Laut der Publikation im Fachmagazin Economica wurde exemplarisch die Situation im Vereinigten Königreich (UK) und den U.S.A. untersucht. Die Mineralölsteuer lag im Studienzeitraum in den U.S.A. im Mittel bei 0,50 Dollar pro Gallone (4,55 Liter) und im UK bei 3,82 Dollar pro Gallone. In Deutschland ist die Energiesteuer mit 65,45 Cent pro Liter für Benzin und 47,04 Cent pro Liter für Diesel deutlich höher.
Die Wissenschaftler haben die idealen Steuern anhand unterschiedlicher Faktoren, die Zusatzkosten auslösen, ermittelt. Wenn man die Gesundheitsrisiken durch mangelnde Bewegung berücksichtigt, müssten die Steuern in den U.S.A. auf 12,92 Dollar und in UK auf 6,31 Dollar steigen.
Die sogenannte zweitbeste optimale Kraftstoffsteuer, die die Zusatzkosten durch mangelnde Bewegung nicht berücksichtigt, ist mit 8,99 Dollar (U.S.A.) und 4,56 Dollar (UK) ebenfalls deutlich höher als die aktuelle Mineralölsteuer.
Die Zusatzkosten für Bewegung liegen demnach bei 3,93 Dollar (U.S.A.) und 1,75 Dollar (UK), was 44 Prozent (U.S.A.) und 38 Prozent (UK) über dem zweitbesten optimalen Steuersatz liegt.
Die Studie zeigt somit erstmals, dass die Mineralölsteuer nicht nur die Emissionen des Verkehrssektors beeinflusst, sondern auch die Gesundheit des Menschen. Laut Inge van den Bijgaart von der Universität Utrecht wurden diese Wechselwirkungen zwischen Gesundheits- und Verkehrspolitik bisher in der Verkehrsökonomik kaum berücksichtigt.

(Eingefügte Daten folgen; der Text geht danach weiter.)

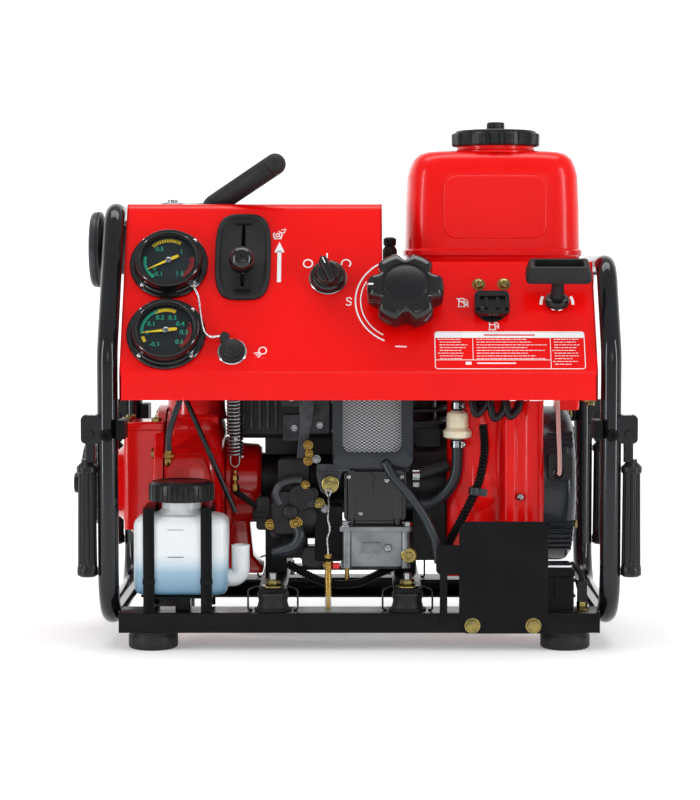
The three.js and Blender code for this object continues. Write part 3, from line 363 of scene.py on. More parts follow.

„Die Wechselwirkungen zwischen Gesundheits- und Verkehrspolitik sind größer, als wir erwartet haben.“
Die Autoren erklären aber, dass Mineralölsteuern die Wahl, zu Fuß oder mit dem Fahrrad unterwegs zu sein, nur minimal beeinflussen. Aber durch angepasste Steuersätze könnten alle Folgekosten der Autonutzung, einschließlich der Umweltbelastung und Staus berücksichtigt werden.